Governor Scioli speaks in the city of La Plata last week alongside Security Minister Alejandro Granados (right).
Provincial Comission for Memory: move is a setback, ‘violates the rights’ of detaineees

The Provincial Commission for Memory (CPM) human rights organization yesterday criticized the recent decision by Governor Daniel Scioli’s administration and Security Minister Alejandro Granados to hold prisoners police stations cells as part of the emergency security measures announced last April and said the move “violated the rights” of the detained.

“It’s an unfortunate and regressive measure. (The Scioli administration) is re-opening the same cells that were ordered closed,” Rodrigo Pomares, the Democratic Security director of the CPM, said.

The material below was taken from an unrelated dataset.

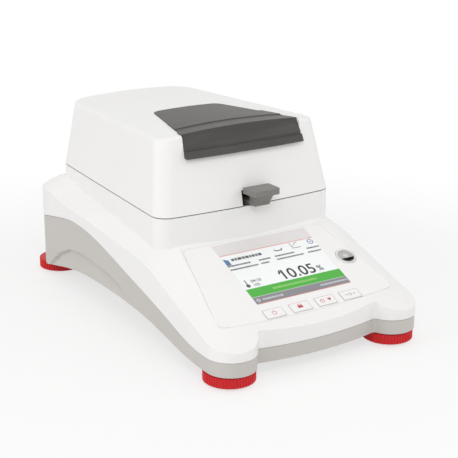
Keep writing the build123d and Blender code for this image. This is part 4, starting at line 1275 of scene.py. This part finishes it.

Resolution number 642, signed by Granados, was presented as an alleged solution by Scioli’s government to the large number of people arrested after declaring “the state of security emergency” in the country’s most populous province.

Contradictions

The CPM representative recalled a number of resolutions signed by former security minister Carlos Casal in 2011 and 2012 following reports of poor conditions in cells in police stations in Buenos Aires province and said the new move — sponsored by Granados — contradicted earlier decisions by the Scioli administration.

It is worth noting that those decisions were not taken autonomously by the provincial government but rather following judicial orders to close some 200 police-station prison cells across the province.

“Of the 4,600 prisoners housed in police stations in 2009, we ended up with some 700 in 2013,” Pomares told news portal Infocielo. “We managed to bring down the number of prisoners held in unprepared facilities — despite the collapse in the penal system, it was a progressive trend.”

The decision is also at odds with the so-called “Verbitsky case,” a 2005 ruling in which the Supreme Court ordered the Buenos Aires province empty its police station cells.

In line with international treaties, Pomares stressed that any security policy must include the progressive withdrawal of prisoners held in police cells because “police dungeons are not fit” for inmates to live in.

He added that “police officers should not be in charge of the custody” of prison cells.

“Police officers are not prepared for this task ... they’re supposed to prevent crime,” he insisted.

Days earlier, Nuevo Encuentro provincial lawmaker Mónica Macha — the head of the Human Rights Committee of the BA province legislature — said that having inmates held in police cells once again “was a clear setback” in human-rights progress.